Kin's Farm Market
- Founded: 1983; 43 years ago
- Founders: Kin Wah and Kin Hun Leung
- Headquarters: Richmond, British Columbia
- Number of locations: 29 (2019)
- Area served: British Columbia
- Website: kinsfarmmarket.com

= Kin's Farm Market =

Canadian supermarket chain

Kin's Farm Market is a Canadian-owned chain of retail produce outlets. As of 2019, the company operates 29 stores across British Columbia. The stores sell fresh produce from local farms, as well as imported fruit and vegetables from around the world.

==History==

Kin's Farm Market was founded in 1983 by Kin Wah and Kin Hun Leung, who were at the time recent graduates of Vancouver Community College, at an eight-foot table at the Granville Island market in Vancouver, British Columbia. Four years later, they opened their first retail location at Blundell Centre in Richmond, British Columbia, naming it Kin's Farm Market. Three years later, they opened a second store. By 2001, Kin's had opened a total of twelve stores, and by 2012 they had opened close to thirty.

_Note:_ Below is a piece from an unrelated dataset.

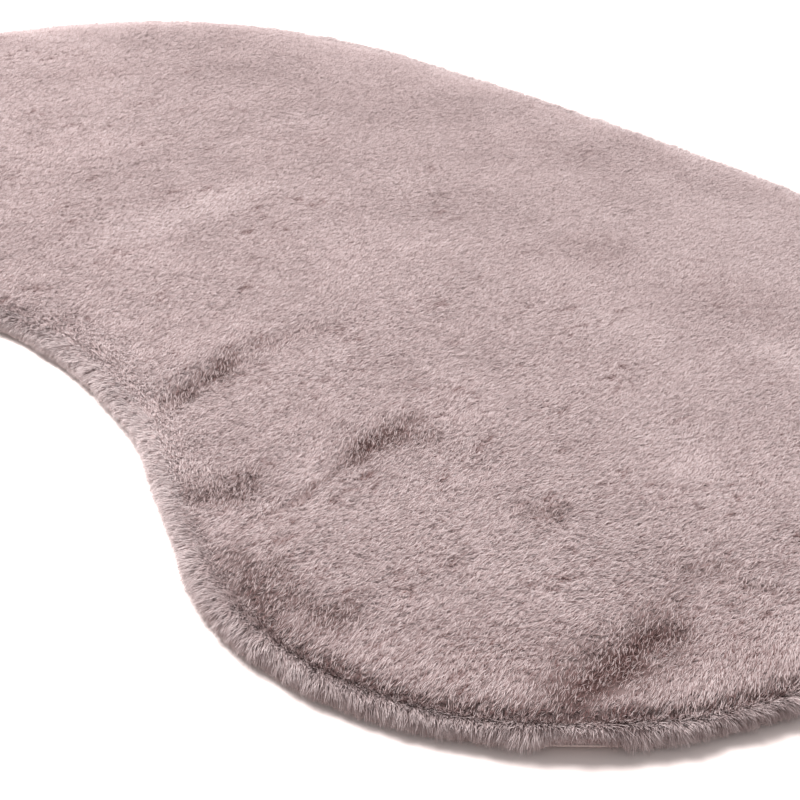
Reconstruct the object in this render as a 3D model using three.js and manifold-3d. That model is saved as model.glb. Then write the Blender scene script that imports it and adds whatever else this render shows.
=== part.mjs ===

Kin's Farm Market organize and participate in community events, including the Green Fighter program, the Dirty Apron Team, and the BC Blueberry Festival. The company has also raised funds for the David Suzuki Foundation and medical research.

In 2013, The Georgia Straight magazine named Kin's Farm Market the best produce store in the British Columbia lower mainland area, and the market was given a Best of Vancouver Readers' Choice Award.